The price of a seat in K Stand that night was £4.30, which was full adult price as they didn’t do kids concessions then. I suspect I may have been smuggled in anyway as I only have one stub and I was quite religious about keeping them in those days. Plus I was a tiny eight-year-old, as I am now a tiny 35-year-old.

At the time it was no doubt a momentous occasion, or so it felt, such was the reds’ woeful position in English football. United had thrown away a good lead to finish fourth in the league the season before after winning the first 10 games. We had just had Mexico 86 and Robbo was injured again. But in my head, we were ace and Peter Davenport was dynamite. We all know now that he wasn’t, but as an eight-year-old, I knew no better. Frank Stapleton was still playing at the age of 50-odd and the following season we finished sub-midtable.
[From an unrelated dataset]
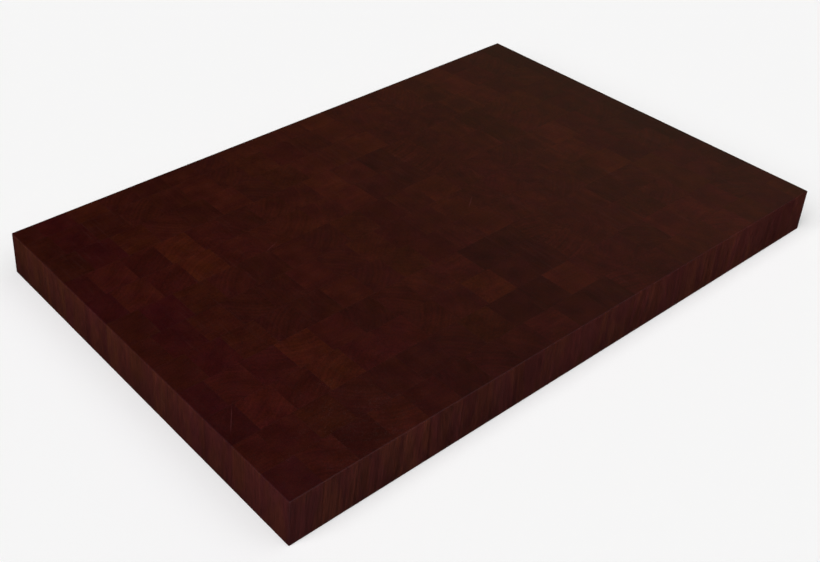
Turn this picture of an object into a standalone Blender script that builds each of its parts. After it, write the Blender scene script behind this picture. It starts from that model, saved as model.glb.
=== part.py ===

Looking back, United were a mess. That following season, Atkinson was sacked and Ferguson took over. I also have the stub from Big Ron’s last home game – the league cup match against Southampton – the replay of which saw us battered at The Dell and Atko consigned to United’s history books. It got worse too, with Ferguson floundering for a couple of years, save for the second-placed finish in 1987-88, which was watched by the lowest home average attendance for some time due to the dullness of the fair on the pitch. Not only were United in a poor state, but English football was too.

Football has changed a great deal since August 1986 and Ferguson has been at the forefront of that. We must hold on to our memories, for some of us they are all we have.